ESPN Injury Analyst and Physical Therapist, Stephania Bell recently met with Dr. James Andrews to discuss the STOP Sports Injuries campaign. You can find her interview here and the video here at ESPN.

To publicize the inaugural phase of the campaign, Dr. Andrews took to the road with two highly visible spokespeople: one approaching the twilight of his athletic career, John Smoltz, and the other, Bradford, just embarking on his professional path.

Stephania explains that the most common injuries in younger athletes are ACL injuries in the lower extremity and injuries to the elbow in throwing athletes. The campaign is working to raise awareness of those injuries that are preventable and not simply accidents. Overuse injures comprise a large portion of injuries in young athletes whose bodies may not be fully adapted to the demands of year-round sports. It’s estimated that up to 500,000 injuries could be prevented each year in just the high school population!
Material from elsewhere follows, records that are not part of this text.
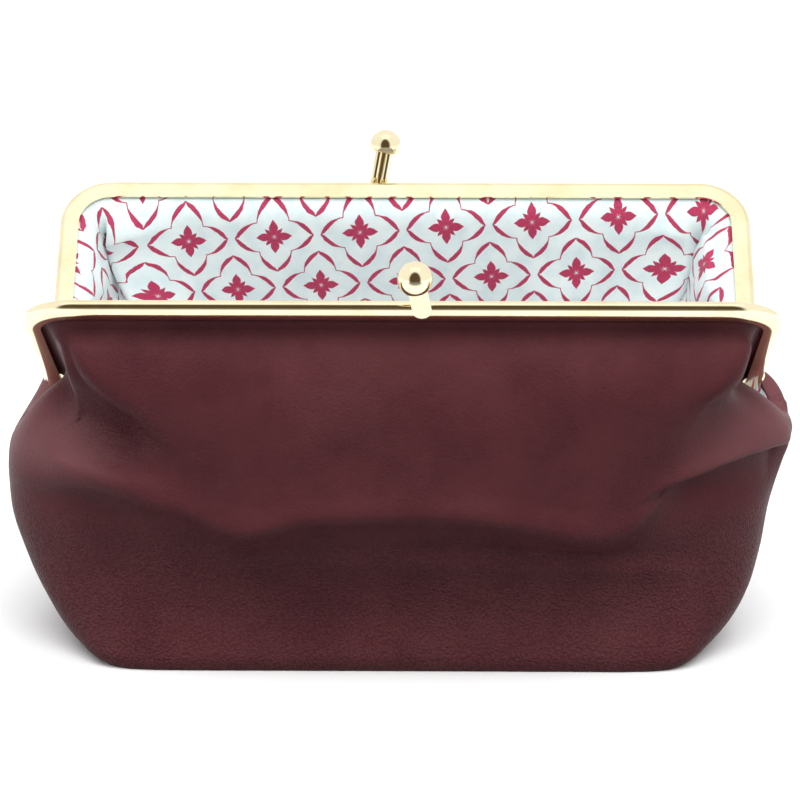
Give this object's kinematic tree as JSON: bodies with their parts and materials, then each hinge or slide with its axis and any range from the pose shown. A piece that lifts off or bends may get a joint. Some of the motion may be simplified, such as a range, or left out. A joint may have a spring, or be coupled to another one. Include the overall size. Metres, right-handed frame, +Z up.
{
  "type": "cosmetic pouch",
  "caption": "Leather cosmetic pouch with a boxed flat base and cotton lining, hung from a hinged metal channel frame that closes with crossing ball clasps.",
  "frame": {"origin": "on the floor, on the flat underside of the base, under the middle of the open pouch's depth", "axes": "+X along the frame bars to the right, +Y from the front half towards the rear half, +Z up"},
  "size_m": [0.2197, 0.1222, 0.1365],
  "materials": {
    "frame_gold": "polished pale gold plating",
    "leather": "burgundy, fine pebble grain, soft sheen",
    "lining": "plain-weave cotton, pale aqua with a crimson repeat",
    "paper_cord": "twisted kraft paper"
  },
  "bodies": {
    "pouch": {"leather_front_panel": "leather", "leather_rear_panel": "leather", "lining_front_panel": "lining", "lining_rear_panel": "lining", "left_hinge_rivet": "frame_gold", "right_hinge_rivet": "frame_gold"},
    "front_half": {"front_frame": "frame_gold", "front_clasp_stem": "frame_gold", "front_clasp_ball": "frame_gold", "front_channel_cord": "paper_cord"},
    "rear_half": {"rear_frame": "frame_gold", "rear_clasp_stem": "frame_gold", "rear_clasp_ball": "frame_gold", "rear_channel_cord": "paper_cord"}
  },
  "joints": [
    {"name": "front_swing", "type": "hinge", "parent": "pouch", "child": "front_half", "pos_m": [0, 0.0055, 0.076], "axis": [-1, 0, 0], "range_deg": [0, 58], "deforming": ["leather_front_panel", "lining_front_panel"]},
    {"name": "rear_swing", "type": "hinge", "parent": "pouch", "child": "rear_half", "pos_m": [0, 0.0055, 0.076], "axis": [1, 0, 0], "range_deg": [0, 44], "deforming": ["leather_rear_panel", "lining_rear_panel"]}
  ]
}
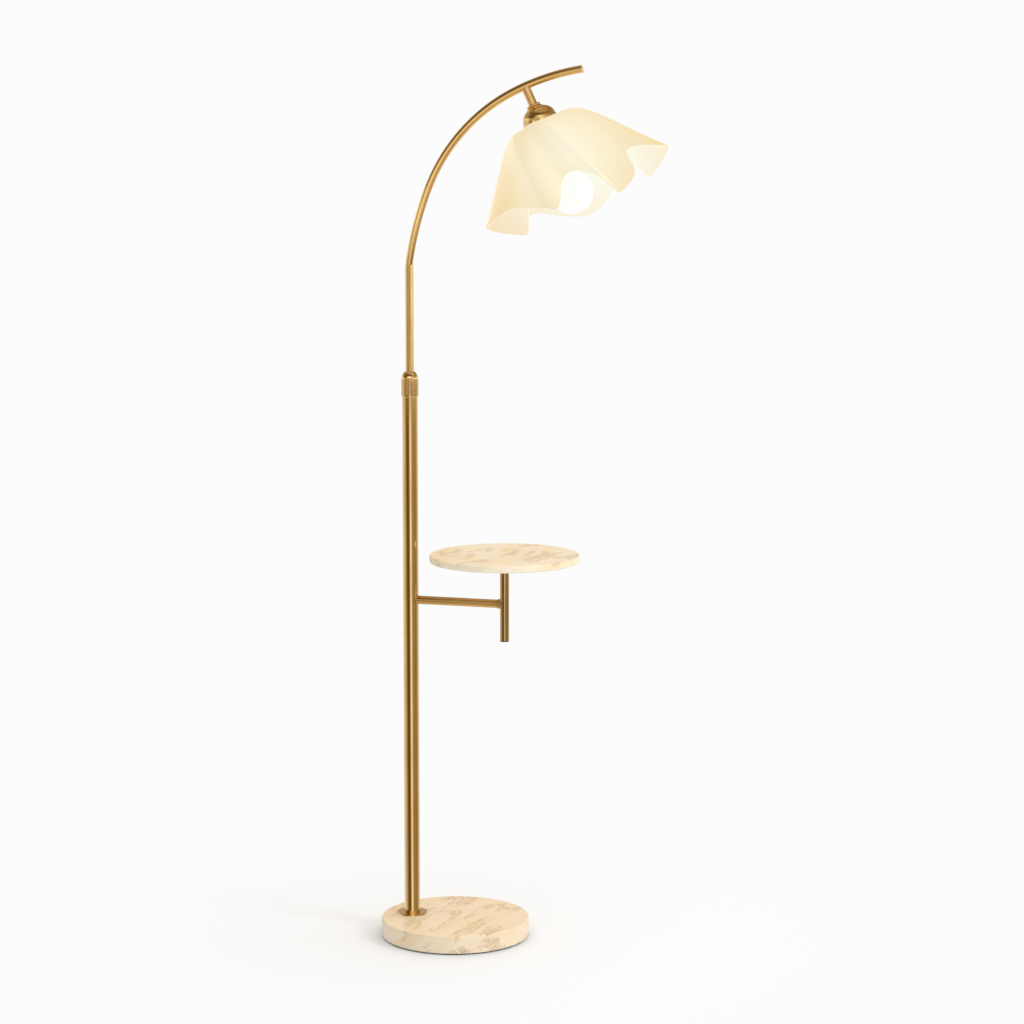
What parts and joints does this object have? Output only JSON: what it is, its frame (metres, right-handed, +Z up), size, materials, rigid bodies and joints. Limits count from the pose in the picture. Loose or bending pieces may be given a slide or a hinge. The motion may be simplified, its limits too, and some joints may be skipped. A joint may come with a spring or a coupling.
{
  "type": "shelf floor lamp",
  "caption": "Floor lamp on a round stone base, with a side tray, a height-adjustable pole, a curved arm and a draped opal shade.",
  "frame": {"origin": "centre of the base's underside, on the floor", "axes": "+Z up; +X from the pole towards the tray and the shade; pole, tray post and arc lie in the XZ plane"},
  "size_m": [0.5451, 0.296, 1.641],
  "materials": {
    "brass_finish": "satin brass finish",
    "zinc_steel": "zinc plated",
    "marble": "honed cream marble with brown veins",
    "tray_marble": "honed cream marble with brown veins",
    "felt": "black felt",
    "rubber": "black rubber",
    "nylon": "natural nylon",
    "black_plastic": "black plastic",
    "opal_sheet": "opal sheet, light passes through",
    "holder_plastic": "white heat-proof plastic",
    "ceramic": "white ceramic",
    "contact_brass": "bright brass",
    "bulb_glass": "opal glass, lit",
    "bulb_metal": "bright aluminium",
    "bulb_black": "black insulator"
  },
  "bodies": {
    "stand": {"felt_pad": "felt", "marble_base": "marble", "lead_grommet": "rubber", "base_rod": "zinc_steel", "base_washer": "zinc_steel", "base_nut": "zinc_steel", "base_flange": "brass_finish", "foot_plug": "zinc_steel", "pole_tube": "brass_finish", "top_bush": "brass_finish", "clamp_bush": "nylon", "rivet_nut": "zinc_steel", "arm_stud": "zinc_steel", "arm_plug": "zinc_steel", "shelf_arm": "brass_finish", "arm_ring": "brass_finish", "shelf_post": "brass_finish", "post_end_cap": "black_plastic", "tray_flange": "brass_finish", "post_grub_screw": "zinc_steel", "tray_screws": "zinc_steel", "tray_inserts": "contact_brass", "marble_tray": "tray_marble"},
    "collar": {"locking_collar": "brass_finish"},
    "guide": {"guide_sleeve": "nylon"},
    "head": {"upper_tube": "brass_finish", "stop_rings": "zinc_steel", "arc_tube": "brass_finish", "arc_joint_screw": "zinc_steel", "arc_end_cap": "brass_finish", "stem_tube": "brass_finish", "neck_ring": "brass_finish", "holder_dome": "brass_finish", "dome_nut": "zinc_steel", "holder_nipple": "zinc_steel", "shade": "opal_sheet", "shade_washer": "zinc_steel", "shade_nut": "zinc_steel", "holder_cap": "holder_plastic", "holder_body": "holder_plastic", "holder_insulator": "ceramic", "terminal_screws": "zinc_steel", "centre_contact": "contact_brass", "threaded_shell": "contact_brass", "bulb_globe": "bulb_glass", "bulb_cap": "bulb_metal", "bulb_insulator": "bulb_black", "bulb_contact": "bulb_metal", "lamp_plate": "bulb_metal"}
  },
  "joints": [
    {"name": "collar_turn", "type": "hinge", "parent": "stand", "child": "collar", "pos_m": [-0.0866, 0, 1.05], "axis": [0, 0, 1], "range_deg": [0, 180]},
    {"name": "height_slide", "type": "slide", "parent": "stand", "child": "guide", "axis": [0, 0, 1], "range_m": [-0.165, 0.125]},
    {"name": "arm_swivel", "type": "hinge", "parent": "guide", "child": "head", "pos_m": [-0.0866, 0, 1.2], "axis": [0, 0, 1], "range_deg": [-170, 170]}
  ]
}
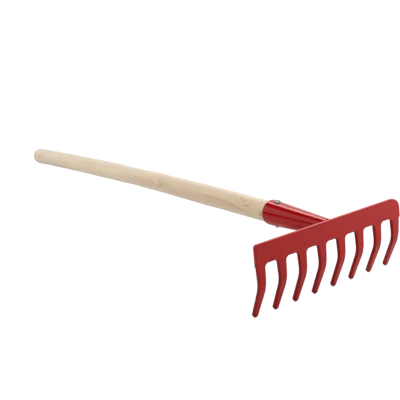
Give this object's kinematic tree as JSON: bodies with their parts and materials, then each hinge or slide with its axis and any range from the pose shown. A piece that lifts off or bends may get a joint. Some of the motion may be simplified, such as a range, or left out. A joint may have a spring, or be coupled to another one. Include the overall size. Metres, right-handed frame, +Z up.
{
  "type": "garden rake",
  "caption": "Small garden rake: flat steel head with tines bent back, tapered socket welded to its back, and a bowed round wooden handle held by a rivet.",
  "frame": {"origin": "centre of the base of the rake's box, on the floor that its tine tips and the far end of its handle rest on", "axes": "+X across the head, +Y along the handle from the head to its far end, +Z up"},
  "size_m": [0.1878, 0.7138, 0.0789],
  "materials": {
    "head_paint": "gloss red paint over pressed steel",
    "socket_paint": "gloss red paint over rolled steel sheet",
    "weld_paint": "gloss red paint over a rippled weld",
    "handle_wood": "smooth sanded pale wood, unvarnished",
    "rivet_steel": "bright zinc-plated steel"
  },
  "bodies": {
    "root": {"rake_head": "head_paint", "socket": "socket_paint", "weld_bead": "weld_paint", "handle": "handle_wood", "rivet": "rivet_steel"}
  },
  "joints": []
}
As Andrews so emphatically exclaims, “I’m not against sports, believe me! But we’ve got to let kids go back to having fun. We talk about playing a sport, it should be ‘playing’ a sport.”

Check out the campaign’s website for more information.¬†http://www.stopsportsinjuries.org/

2 Replies to “Stephania Bell Talks Sport Injuries”

  1. A worthy program. I supervised a student poster at CSM in 2000 on exactly this issue – preventing sports injuries in ‘younger athletes’. This is also addressed in my chapter in the book: Ergonomics for Children. Children treated like adults by coaches who have little to no knowledge of the development and growth of the body are the source of many injuries. Raising awareness among parents and therapists is worthwhile, but coaches and PE teachers are the decision-makers for children and teens. Thanks for this, Eric.

  2. Why is it that the STOP website makes no mention of PTs under the Find a Specialist link? And the article makes no mention of Bell as a PT unless you clink on her bio link. Hmm.